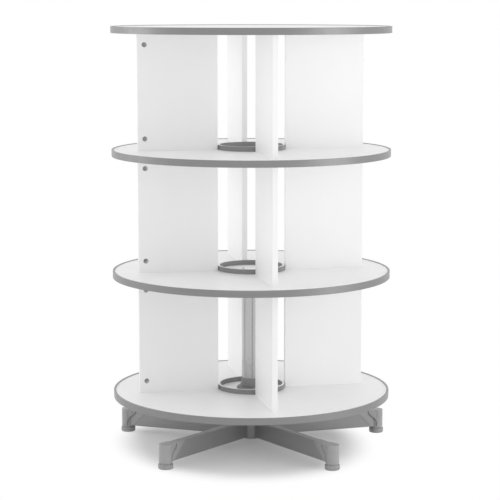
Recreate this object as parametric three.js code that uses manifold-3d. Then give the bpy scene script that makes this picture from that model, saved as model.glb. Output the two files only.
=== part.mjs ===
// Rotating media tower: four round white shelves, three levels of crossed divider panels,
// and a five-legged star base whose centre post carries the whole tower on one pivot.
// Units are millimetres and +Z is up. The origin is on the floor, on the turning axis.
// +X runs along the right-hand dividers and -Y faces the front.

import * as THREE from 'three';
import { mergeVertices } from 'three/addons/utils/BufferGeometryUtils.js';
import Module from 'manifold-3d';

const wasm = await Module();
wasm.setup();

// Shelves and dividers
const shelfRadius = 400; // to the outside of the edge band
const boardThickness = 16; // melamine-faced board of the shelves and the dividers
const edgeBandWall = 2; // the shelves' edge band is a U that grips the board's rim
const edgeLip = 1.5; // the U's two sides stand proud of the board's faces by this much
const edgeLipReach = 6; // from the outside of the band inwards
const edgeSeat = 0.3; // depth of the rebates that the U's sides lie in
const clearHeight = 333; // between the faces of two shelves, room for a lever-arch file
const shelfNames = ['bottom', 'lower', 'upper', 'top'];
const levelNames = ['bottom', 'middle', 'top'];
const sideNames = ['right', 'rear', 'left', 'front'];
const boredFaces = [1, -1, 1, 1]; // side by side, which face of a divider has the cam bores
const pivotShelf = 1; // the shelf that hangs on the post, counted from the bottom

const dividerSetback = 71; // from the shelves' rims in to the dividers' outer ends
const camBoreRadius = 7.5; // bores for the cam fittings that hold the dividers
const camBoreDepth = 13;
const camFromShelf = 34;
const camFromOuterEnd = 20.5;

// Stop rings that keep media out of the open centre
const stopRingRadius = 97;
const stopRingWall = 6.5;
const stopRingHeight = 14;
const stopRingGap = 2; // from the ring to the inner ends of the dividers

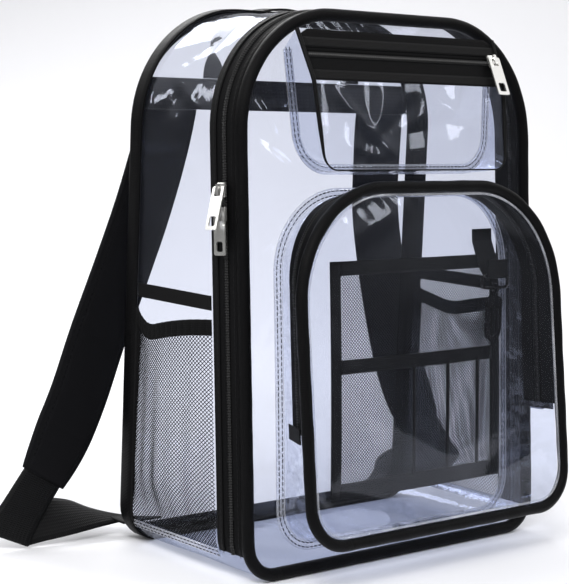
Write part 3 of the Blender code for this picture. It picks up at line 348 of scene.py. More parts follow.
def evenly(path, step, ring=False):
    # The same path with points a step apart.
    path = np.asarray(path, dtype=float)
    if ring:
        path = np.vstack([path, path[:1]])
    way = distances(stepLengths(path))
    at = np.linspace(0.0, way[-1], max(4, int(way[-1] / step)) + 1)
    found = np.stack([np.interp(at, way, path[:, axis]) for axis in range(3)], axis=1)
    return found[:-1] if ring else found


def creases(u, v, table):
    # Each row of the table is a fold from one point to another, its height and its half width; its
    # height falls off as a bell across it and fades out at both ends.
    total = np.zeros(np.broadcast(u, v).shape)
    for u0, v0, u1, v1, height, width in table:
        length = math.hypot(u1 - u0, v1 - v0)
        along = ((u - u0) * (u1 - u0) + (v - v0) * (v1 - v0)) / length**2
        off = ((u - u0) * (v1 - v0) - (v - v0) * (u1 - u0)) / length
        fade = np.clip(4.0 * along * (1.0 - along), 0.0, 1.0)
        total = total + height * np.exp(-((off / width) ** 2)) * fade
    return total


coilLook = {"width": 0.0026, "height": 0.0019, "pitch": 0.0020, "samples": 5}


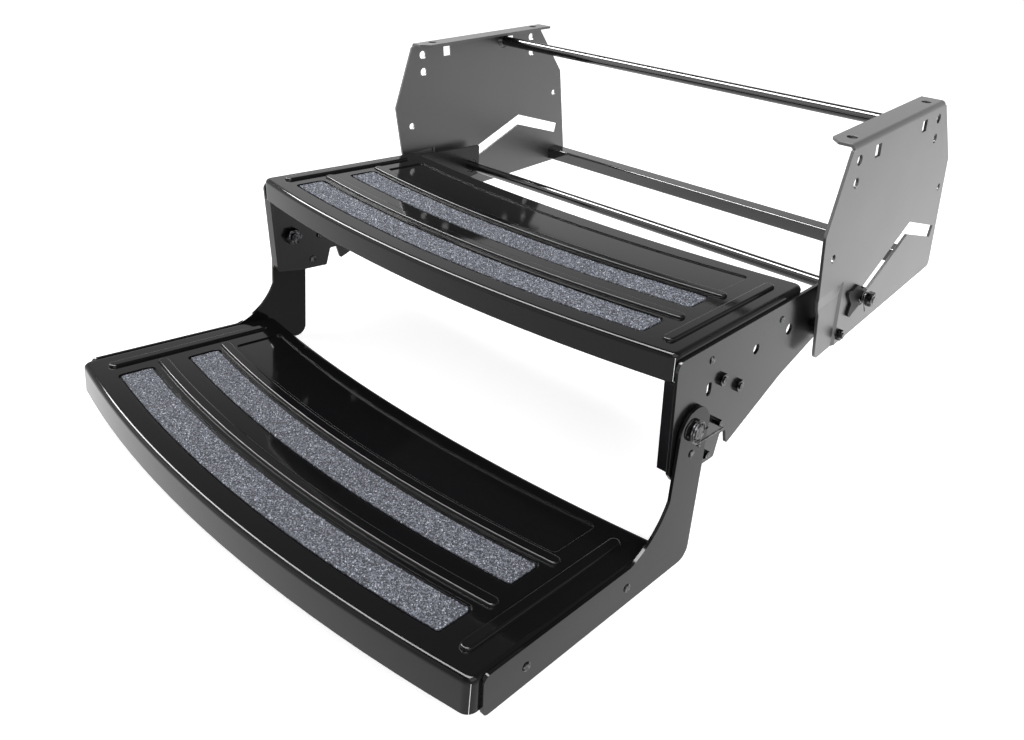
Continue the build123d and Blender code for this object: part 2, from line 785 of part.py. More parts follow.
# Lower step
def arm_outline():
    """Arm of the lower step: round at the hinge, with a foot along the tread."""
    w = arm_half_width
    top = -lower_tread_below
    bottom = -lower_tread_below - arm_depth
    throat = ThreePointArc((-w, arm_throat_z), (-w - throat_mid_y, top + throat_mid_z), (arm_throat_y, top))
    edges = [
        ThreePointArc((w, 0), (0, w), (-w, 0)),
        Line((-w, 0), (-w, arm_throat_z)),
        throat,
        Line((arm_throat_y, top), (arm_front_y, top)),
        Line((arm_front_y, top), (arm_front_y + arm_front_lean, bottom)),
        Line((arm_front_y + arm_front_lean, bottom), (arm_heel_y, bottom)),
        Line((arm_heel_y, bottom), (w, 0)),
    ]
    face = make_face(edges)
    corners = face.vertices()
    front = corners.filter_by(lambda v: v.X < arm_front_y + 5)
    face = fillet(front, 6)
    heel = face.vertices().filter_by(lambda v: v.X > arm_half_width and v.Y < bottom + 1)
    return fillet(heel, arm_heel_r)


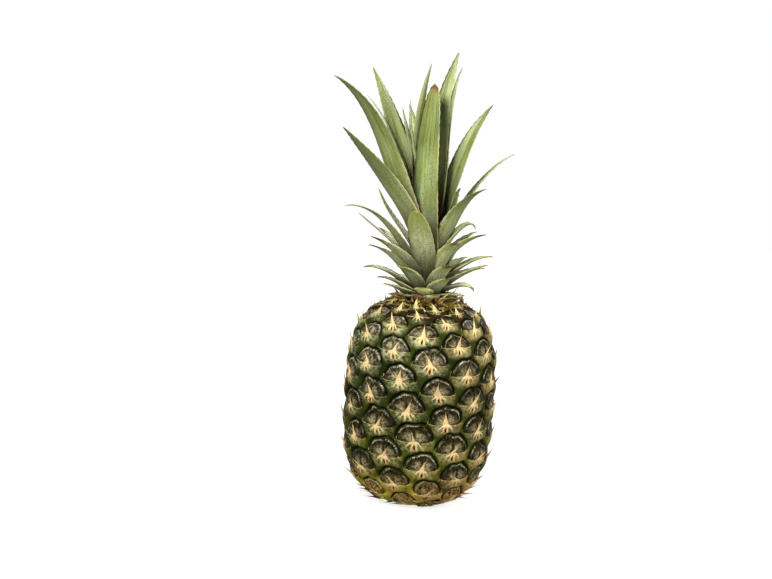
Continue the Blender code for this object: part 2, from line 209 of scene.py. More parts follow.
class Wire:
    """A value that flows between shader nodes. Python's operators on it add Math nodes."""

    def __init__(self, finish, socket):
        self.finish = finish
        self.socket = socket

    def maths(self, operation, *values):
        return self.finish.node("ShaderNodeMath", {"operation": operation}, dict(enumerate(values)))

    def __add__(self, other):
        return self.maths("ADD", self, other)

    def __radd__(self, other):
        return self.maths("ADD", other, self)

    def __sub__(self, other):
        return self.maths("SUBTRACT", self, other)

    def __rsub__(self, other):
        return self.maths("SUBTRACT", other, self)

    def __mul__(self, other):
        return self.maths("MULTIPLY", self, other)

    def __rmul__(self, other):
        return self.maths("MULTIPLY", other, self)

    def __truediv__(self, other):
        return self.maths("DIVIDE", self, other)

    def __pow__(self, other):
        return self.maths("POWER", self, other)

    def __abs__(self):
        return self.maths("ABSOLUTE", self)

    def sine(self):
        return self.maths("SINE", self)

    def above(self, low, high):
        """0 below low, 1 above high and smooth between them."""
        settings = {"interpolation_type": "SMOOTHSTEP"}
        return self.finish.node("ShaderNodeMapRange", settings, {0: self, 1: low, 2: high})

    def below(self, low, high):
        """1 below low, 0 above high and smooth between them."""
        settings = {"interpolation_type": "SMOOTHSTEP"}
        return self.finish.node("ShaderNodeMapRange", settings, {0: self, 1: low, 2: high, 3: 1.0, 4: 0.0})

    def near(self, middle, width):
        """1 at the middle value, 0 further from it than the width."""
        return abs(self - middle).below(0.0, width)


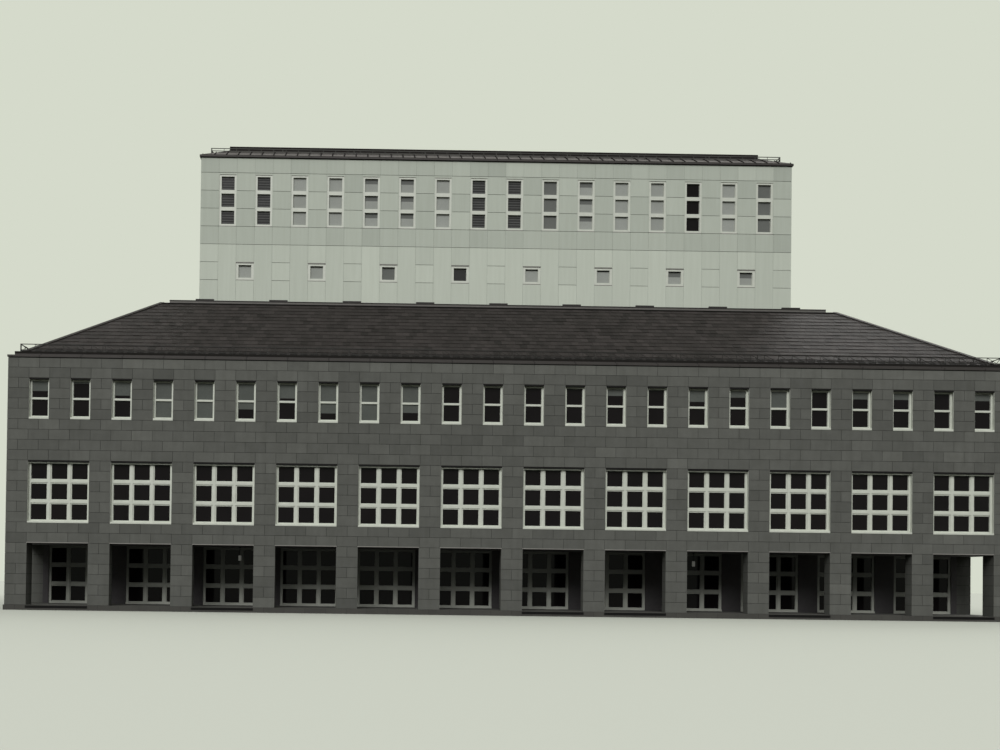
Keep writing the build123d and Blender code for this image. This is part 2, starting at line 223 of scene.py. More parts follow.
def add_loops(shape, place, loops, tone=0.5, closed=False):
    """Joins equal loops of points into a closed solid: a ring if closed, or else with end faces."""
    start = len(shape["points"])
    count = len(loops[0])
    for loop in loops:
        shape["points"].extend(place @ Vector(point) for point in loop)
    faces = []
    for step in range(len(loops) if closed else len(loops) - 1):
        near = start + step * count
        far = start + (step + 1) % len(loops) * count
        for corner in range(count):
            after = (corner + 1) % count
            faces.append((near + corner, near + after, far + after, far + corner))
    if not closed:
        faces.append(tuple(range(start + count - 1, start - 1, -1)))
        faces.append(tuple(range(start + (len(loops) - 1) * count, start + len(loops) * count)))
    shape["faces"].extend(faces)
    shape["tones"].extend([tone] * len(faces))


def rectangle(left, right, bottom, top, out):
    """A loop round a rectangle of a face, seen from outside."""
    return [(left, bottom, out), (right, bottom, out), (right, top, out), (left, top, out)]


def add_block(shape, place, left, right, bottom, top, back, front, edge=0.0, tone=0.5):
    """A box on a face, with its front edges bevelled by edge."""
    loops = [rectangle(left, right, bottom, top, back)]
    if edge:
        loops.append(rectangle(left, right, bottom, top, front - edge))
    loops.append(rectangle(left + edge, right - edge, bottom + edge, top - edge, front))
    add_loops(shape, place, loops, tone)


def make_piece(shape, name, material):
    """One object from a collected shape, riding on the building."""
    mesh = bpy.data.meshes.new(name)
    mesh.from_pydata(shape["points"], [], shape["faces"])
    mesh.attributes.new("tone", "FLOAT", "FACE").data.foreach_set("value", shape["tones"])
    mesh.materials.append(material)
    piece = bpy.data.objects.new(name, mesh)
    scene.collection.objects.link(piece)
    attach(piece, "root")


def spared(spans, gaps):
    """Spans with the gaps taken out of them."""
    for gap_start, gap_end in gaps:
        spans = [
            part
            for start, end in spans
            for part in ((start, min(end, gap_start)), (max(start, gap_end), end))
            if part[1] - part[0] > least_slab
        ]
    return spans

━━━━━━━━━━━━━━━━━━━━

--- The problem ---
From the records above, copy out the line with "Continue the build123d", the line with "return fillet(heel, arm_heel_r)", and every line between them, word for word.

--- Full output ---
Continue the build123d and Blender code for this object: part 2, from line 785 of part.py. More parts follow.
# Lower step
def arm_outline():
    """Arm of the lower step: round at the hinge, with a foot along the tread."""
    w = arm_half_width
    top = -lower_tread_below
    bottom = -lower_tread_below - arm_depth
    throat = ThreePointArc((-w, arm_throat_z), (-w - throat_mid_y, top + throat_mid_z), (arm_throat_y, top))
    edges = [
        ThreePointArc((w, 0), (0, w), (-w, 0)),
        Line((-w, 0), (-w, arm_throat_z)),
        throat,
        Line((arm_throat_y, top), (arm_front_y, top)),
        Line((arm_front_y, top), (arm_front_y + arm_front_lean, bottom)),
        Line((arm_front_y + arm_front_lean, bottom), (arm_heel_y, bottom)),
        Line((arm_heel_y, bottom), (w, 0)),
    ]
    face = make_face(edges)
    corners = face.vertices()
    front = corners.filter_by(lambda v: v.X < arm_front_y + 5)
    face = fillet(front, 6)
    heel = face.vertices().filter_by(lambda v: v.X > arm_half_width and v.Y < bottom + 1)
    return fillet(heel, arm_heel_r)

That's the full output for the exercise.